El extraordinario énfasis en «poner al enfermo en el centro» -un día al año, más o menos- puede resultar irrisorio comparado con la dimensión semanal de la enfermedad, con su lentitud y su angustiosa monotonía. Tiene un poco el efecto de esa bendición demasiado apresurada que ciertos capellanes de hospital se comprometen generosamente a garantizar cada día en sus rápidas rondas por las salas, con un folleto-panfleto que dejan en la mesilla de noche. Con él, ministro del consuelo, uno desearía en cambio poder decir unas palabras, confiar una preocupación: la verdadera escucha requiere tiempo.
Los enfermos, y no sólo los crónicos, anhelan una atención episódica o ritual. Quieren poder hablar y ser escuchados sin prisas, sentirse «tomados en serio» incluso a través de pequeños pero frecuentes signos -una llamada de teléfono prolonga la vida- que surgen de una empatía muy humana, de la caridad evangélica. Es aquella con la que ellos mismos saben entregarse a sus compañeros de cama o comprometerse a ofrecer a los demás, cuando vuelven a sus ritmos habituales pero con gafas nuevas…
Es en la ferialidad donde uno quisiera ver afirmada la nueva perspectiva de tantos documentos válidos: si el enfermo es el «sujeto» de la pastoral -ya no sólo el destinatario-, no basta una visibilidad puntual sino que hay que darle voz.
Dos ejemplos eclesiales podrían ser:
1.- ¿por qué en algunas celebraciones eucarísticas el que acompaña y preside la celebración no puede confiar la homilía a una persona enferma o discapacitada (sobre todo porque a menudo son los protagonistas del pasaje evangélico)?
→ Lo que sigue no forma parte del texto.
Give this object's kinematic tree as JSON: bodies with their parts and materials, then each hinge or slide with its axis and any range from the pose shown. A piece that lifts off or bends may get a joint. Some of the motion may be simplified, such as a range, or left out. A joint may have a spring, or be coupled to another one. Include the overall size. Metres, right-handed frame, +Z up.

2.- ¿por qué no intentar construir en la parroquia o en la diócesis un ciclo de encuentros-testimonio sobre el valor de la vida, sobre la relación sanador-enfermo o sobre la caridad en los que el micrófono no se confíe sólo al médico experto, sino a cristianos anónimos que han pasado por la prueba o la curación? ¿Debemos esperar siempre a que ya no puedan hablar, para valorar -en diarios o cartas póstumas- los testimonios de tantos hermanos que han afrontado cristianamente el sufrimiento, convirtiéndose ellos mismos en samaritanos?
Allí donde quizá se puedan realizar estas experiencias -y no sólo en el Día del Enfermo en febrero- la comunidad cristiana hasta se pueda oxigenar. Tantas veces tengo la sensación de que nuestros parámetros de agenda y oferta pastorales toman la perspectiva de «sólo para sanos» o planteada y propuesta «como si» la fragilidad nunca pudiera tocarnos o, en todo caso, no debiera mostrarse.
Habría que pensar en una nueva atención que hasta se convirtiera en un signo perdurable de la fe que sabe habitar incluso el tiempo difícil del dolor, del sufrimiento. Se trataría de hacer concretamente posible la comunión y la formación con la contribución coral la comunidad cristiana incluso poniendo a los propios enfermos en el centro.